- Thayer Lake South Shelter Cabin
- U.S. National Register of Historic Places
- Alaska Heritage Resources Survey
- Location: Southern end of Thayer Lake, Admiralty Island National Monument
- Nearest city: Angoon, Alaska
- Coordinates: 57°35′51″N 134°28′12″W﻿ / ﻿57.5976°N 134.46991°W
- Area: less than one acre
- Built: 1936
- Built by: Civilian Conservation Corps
- MPS: CCC Historic Properties in Alaska MPS
- NRHP reference No.: 95001298
- AHRS No.: SIT-369
- Added to NRHP: November 2, 1995

= Thayer Lake South Shelter Cabin =

The Thayer Lake South Shelter Cabin is a historic backcountry shelter in the Admiralty Island National Monument, part of the Tongass National Forest in Southeast Alaska.
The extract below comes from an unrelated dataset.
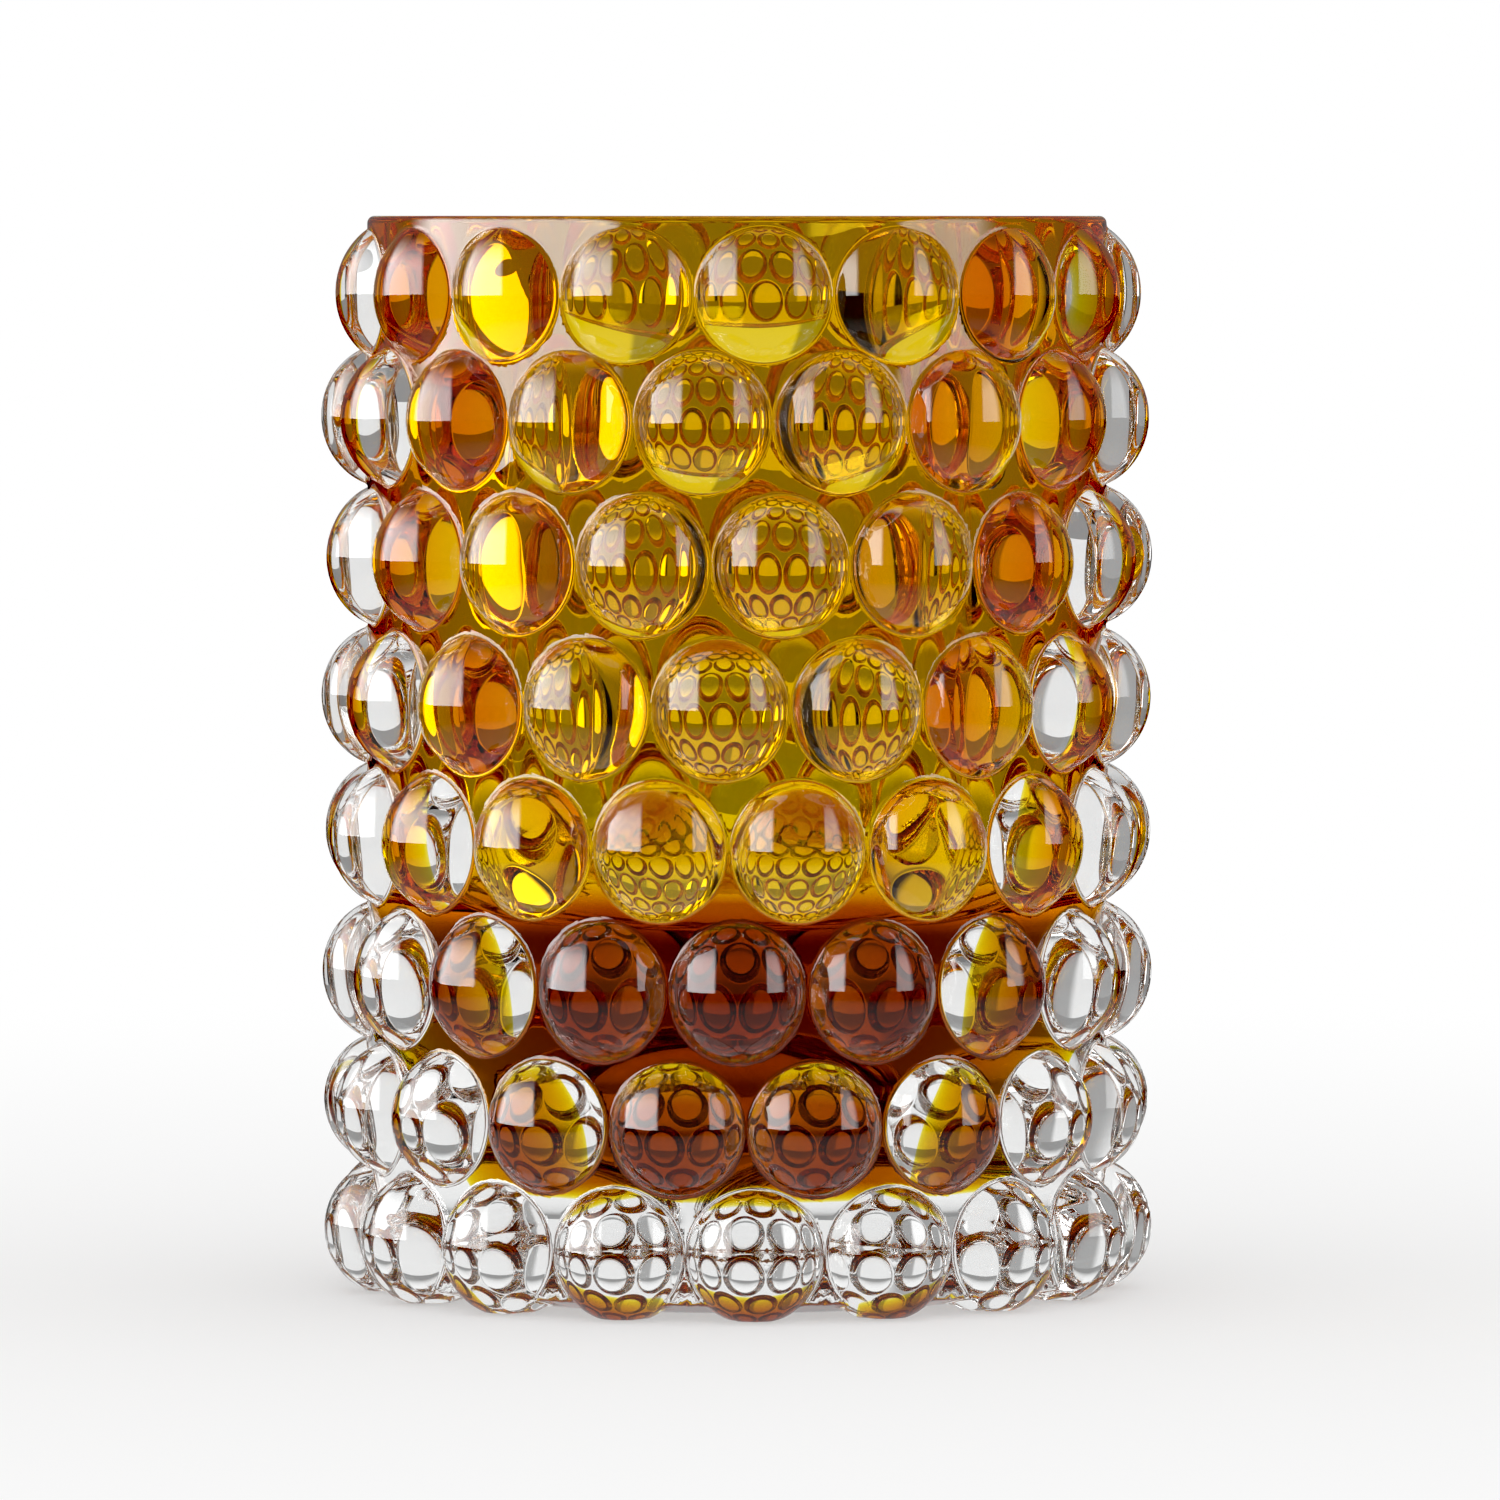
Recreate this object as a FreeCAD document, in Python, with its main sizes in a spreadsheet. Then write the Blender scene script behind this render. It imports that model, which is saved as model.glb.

It was one of a number of such facilities built by Civilian Conservation Corps (CCC) on the Admiralty Island Canoe Route between 1933 and 1937. This cabin, a three-sided Adirondack-style log structure with shake walls and roof, was built in 1935, and is located near the southern tip of Thayer Lake, facing a reedy stream blocked by a beaver dam. A portage trail runs nearby.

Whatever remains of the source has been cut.